Ik moet deze proef uitvoeren en ik heb dat ook gedaan, maar ik weet mijn god niet wat ik met onderdeel C aan moet??
Wie helpt mij, ook met de andere onderdelen?
In dit onderzoek naar grond gaan we kwantitatief te werk. Ter beschikking staat kleigrond uit Meerkerk. Daarnaast kun je zelf je eigen grond meenemen( circa 1/2 kilo).
Iedereen voert alle onderzoeken uit.
Opdracht A.
Bepaling van het watergehalte in de grond.
Weeg nauwkeurig ongeveer 5 gram grond af en verdeel dit goed over een glazen petrischaaltje. Markeer het met je naam (geen viltstift) en zet het in een oven, gedurende 1 week bij 110o C . Weeg het weer bij kamertemperatuur.
Opdracht B.
Bepaling van het organische stofgehalte in grond.
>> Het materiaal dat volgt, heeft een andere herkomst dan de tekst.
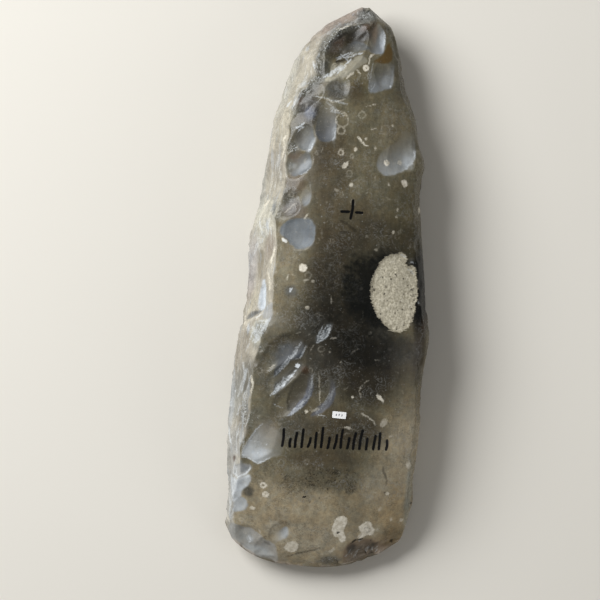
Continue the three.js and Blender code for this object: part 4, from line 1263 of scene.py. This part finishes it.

Weeg 2 porties van circa 5 grond nauwkeurig af en voeg bij elke portie 5 ml 1,0 M HCl.. Als er geen gas meer ontwijkt als je nog wat HCl toevoegt wordt het mengsel van de ene portie gespoeld met water en de overblijvende vaste stof wordt gedurende een week gedroogd bij 110o C.
De tweede portie wordt eveneens gespoeld met water en de overblijvende vaste stof wordt in een porseleinen schaaltje gedurende een nacht verhit in een oven bij 850o C.
Opdracht C.
Bepaling ven het bufferend vermogen van grond.
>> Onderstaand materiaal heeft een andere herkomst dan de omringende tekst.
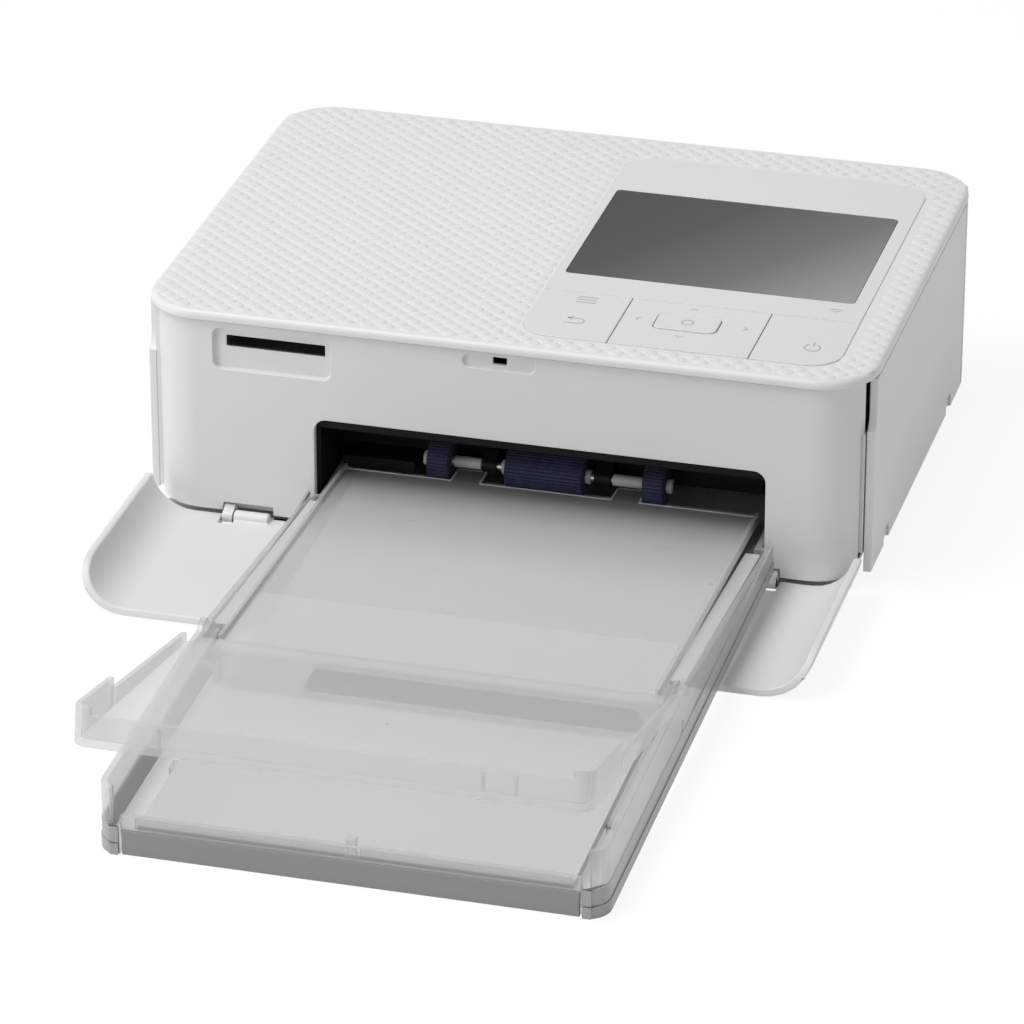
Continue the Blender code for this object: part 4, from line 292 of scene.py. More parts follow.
def noise(made, scale, detail=2.0, stretch=(1.0, 1.0, 1.0)):
    """Noise on the object's own coordinates, stretched by a scale on each axis."""
    tree = made.node_tree
    source = tree.nodes.new("ShaderNodeTexCoord")
    scaled = tree.nodes.new("ShaderNodeMapping")
    scaled.inputs["Scale"].default_value = stretch
    pattern = tree.nodes.new("ShaderNodeTexNoise")
    pattern.inputs["Scale"].default_value = scale
    pattern.inputs["Detail"].default_value = detail
    tree.links.new(source.outputs["Object"], scaled.inputs["Vector"])
    tree.links.new(scaled.outputs["Vector"], pattern.inputs["Vector"])
    return pattern.outputs["Fac"]


def ramp(made, factor, stops):
    """Colours along a factor; each stop is a position and a colour."""
    node = made.node_tree.nodes.new("ShaderNodeValToRGB")
    keys = node.color_ramp.elements
    while len(keys) < len(stops):
        keys.new(0.5)
    for key, (position, colour) in zip(keys, stops):
        key.position = position
        key.color = (*colour, 1.0)
    made.node_tree.links.new(factor, node.inputs["Fac"])
    return node.outputs["Color"]


def mottled(made, low, high, scale, detail=3.0):
    """Let the colour drift softly between two shades."""
    colour = ramp(made, noise(made, scale, detail), ((0.3, low), (0.7, high)))
    made.node_tree.links.new(colour, principled(made).inputs["Base Color"])
    return made


def uneven(made, low, high, scale, stretch=(1.0, 1.0, 1.0)):
    """Let the roughness drift between two values."""
    spread = made.node_tree.nodes.new("ShaderNodeMapRange")
    spread.inputs["To Min"].default_value = low
    spread.inputs["To Max"].default_value = high
    factor = noise(made, scale, 4.0, stretch)
    made.node_tree.links.new(factor, spread.inputs["Value"])
    made.node_tree.links.new(spread.outputs["Result"], principled(made).inputs["Roughness"])
    return made


def grained(made, scale, depth, detail=2.0, stretch=(1.0, 1.0, 1.0)):
    """Give the surface a fine relief of a depth in metres."""
    relief = made.node_tree.nodes.new("ShaderNodeBump")
    relief.inputs["Distance"].default_value = depth
    factor = noise(made, scale, detail, stretch)
    made.node_tree.links.new(factor, relief.inputs["Height"])
    made.node_tree.links.new(relief.outputs["Normal"], principled(made).inputs["Normal"])
    return made


def grey(value, blue=0.0):
    """A neutral colour, a little bluer if asked."""
    return (value, value, value + blue)


def moulded(name, value, roughness, depth=0.00002, **sockets):
    """Moulded plastic: a soft drift of shade, uneven sheen and a fine grain."""
    made = plain(name, grey(value), roughness, **sockets)
    mottled(made, grey(value * 0.985), grey(min(1.0, value * 1.012)), 9.0)
    uneven(made, roughness - 0.05, roughness + 0.06, 60.0)
    return grained(made, 3200.0, depth)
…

Omdat de regen steeds zuurder is geworden (lagere pH, meer H+-ionen) en omdat grond met een pH< 3,5 niet geschikt is om iets op te verbouwen, is het van groot belang dat de grond in staat is om H+-ionen die met de regen meekomen onschadelijk te maken. Eén van de stoffen in grond die dat kan is calciumcarbonaat, via de volgende reacties:
CaCO3(s) + H+(aq) ---> Ca2+(aq) + HCO3-(aq) gevolgd door
HCO3-(aq) + H+(aq) ---> CO2(g) + H2O
De mogelijkheid om H+-ionen te binden en zo doende de pH min of meer constant te houden, noemen we de bufferende werking. Op een gegeven moment is de grond daar niet meer toe in staat en zal de pH van grond scherp dalen.
Als werkdefinitie gebruiken we:
Onder de bufferende werking van grond verstaan we het aantal mmol H+ dat 1,00 gram grond kan opnemen tot de pH van de 1:1 grondslurrie tot 3,5 is gedaald.
Door toevoeging van 0,100 M zoutzuur ( H+(aq) + Cl-(aq)) ga je dat punt bepalen met een pH-meter of een geschikte indicator (tabel 53) als hulpmiddel.
Voeg aan een 1:1 slurrie net zo lang 0,100 M HCl toe uit een buret tot pH van de grondslurie tot 3,5 is gedaald.
Uit het resultaat van jullie experiment en het gegeven over de regenval kan een conclusie getrokken worden over de toekomstige verzuring van jullie grond.
Opdracht D.
Bepaal de pH van je grond. Maak daartoe een 1:1 slurrie van grond en water.
Vaak wordt ook de pH(KCl) bepaald van grond. Dit de pH van een 1:1 slurrie van grond en een KCl-oplossing van 0,10 M. Bepaal ook de pH(KCl) van jullie grond.
Verklaar optredende verschillen.
Schrijf een verslag volgens de geldende regels of maak een powerpoint presentatie voor het RIVM in Bilthoven met als doel om een indicatie te geven over de te verwachten invloed van de zure regen in de komende jaren, gelet op de samenstelling van de onderzochte grond.
Let ook op verbanden en/of verschillen tussen de diverse experimenten .
Extra gegeven
e jaarlijkse neerslag bedraagt gemiddeld 80 cm* met daarin een[ H+ ] concentratie van 5. 10-5 mol.l-1.
*Op elke m2 grond valt dus 80 cm regen.